Et si la procrastination était une arme « anti – pression » ?
Sortons du champ de la psychologie, et observons le procrastinateur sous un prisme plus philosophique. S’il était tout simplement un individu plaçant son plaisir et son épanouissement avant ce que les préjugés populaires placent comme étant des priorités sociales ? La procrastination serait alors plutôt un art ; celui de reprendre le contrôle de sa vie et de faire abstraction des injonctions venues de l’extérieur. Par ailleurs, le procrastinateur est peut-être doté d’une intuition plus aiguisée que la normale, lui indiquant quel est le bon moment pour faire les choses. Qui n’a pas connu l’expérience de l’appel téléphonique que « l’on ne sent pas » mais que l’on passe quand même parce qu’il figure à l’agenda ? Et qui, in finé, s’avère être un fiasco ! Ce qui tendrait à prouver qu’écouter son intuition serait tout aussi précieux que d'écouter son corps. Il n'est donc pas forcément utile de vaincre la procrastination mais plutôt d’écouter ce que révèle ce comportement. Ainsi, remettre les choses au lendemain parce qu’on ne les sent pas le jour même, serait le signe d’une aptitude à prendre plus de recul et à ne pas agir sous la pression. De quoi dédramatiser la situation au profit de la gratification personnelle et faire disparaître le vertige nous disant d’arrêter de se trouver des excuses, qu’il est maintenant trop tard et que nous devons à tout prix lutter contre la paresse et ce cercle vicieux. D’ailleurs, le grand Léonard De Vinci n’a-t-il pas mis plus de 20 ans à terminer certaines de ses œuvres majeures ? Remettre à demain, à la dernière minute, est la seule manière d’atteindre le dernier moment, qui est, peut-être le meilleur moment…
Procrastiner : les vertus de la « pause »

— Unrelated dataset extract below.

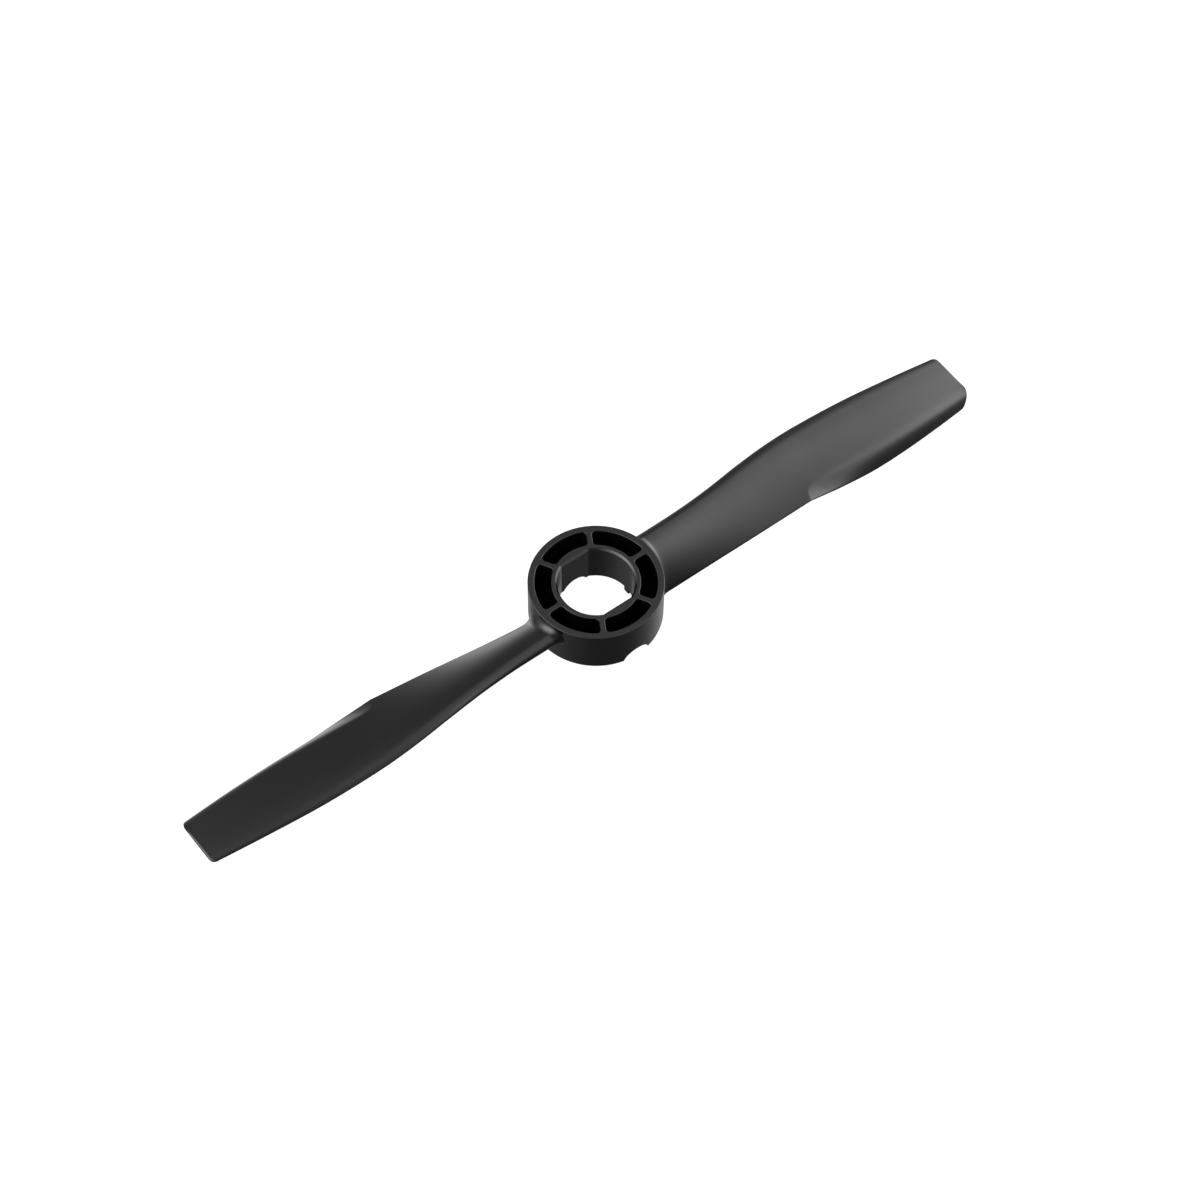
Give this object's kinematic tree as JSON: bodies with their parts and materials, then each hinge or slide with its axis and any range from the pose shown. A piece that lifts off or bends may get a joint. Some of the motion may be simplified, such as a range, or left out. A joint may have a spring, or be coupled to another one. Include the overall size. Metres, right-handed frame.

Le concept de pause mis en lumière par la méthode Pomodoro (technique de gestion du temps développée par Francesco Cirillo à la fin des années 1980, découpant un planning, en périodes de travail entrecoupées par des pauses) est primordial. La pause étant aussi bénéfique au corps qu’à l’intellect. Ainsi, décider de reporter une activité - quand bien même est-elle planifiée, se forcer à dire non - car on sent que l’on n’est pas en pleine possession de ses moyens à l’instant T pour la réaliser, est plutôt vertueux. Loin de constituer une « excuse » pour échapper à une échéance, s’offrir une distraction quelle qu’elle soit, est souvent salvateur. Une bonne nuit de sommeil, une session de jardinage ou de méditation, une promenade, une sieste, permettent de retrouver clarté d’esprit et énergie et contribuent à se placer dans de meilleures conditions d’efficacité et de productivité.
Vous l’aurez donc compris, il n’est pas utile de culpabiliser. Le découragement est une chose naturelle tout comme remettre à demain une tâche que l’on juge trop importante. Échouer n’est pas non plus une tare mais plutôt un moyen d’accès à l’apprentissage qui découle de nos expériences. Il est tout de même important d’arrêter de tergiverser pour atteindre ses objectifs plus rapidement et reprendre confiance en vous. Privilégiez donc la bienveillance envers vous-même plutôt que le perfectionnisme qui peut être néfaste puisque parfois inconscient, il peut être source d’insatisfaction et peut générer des troubles anxieux.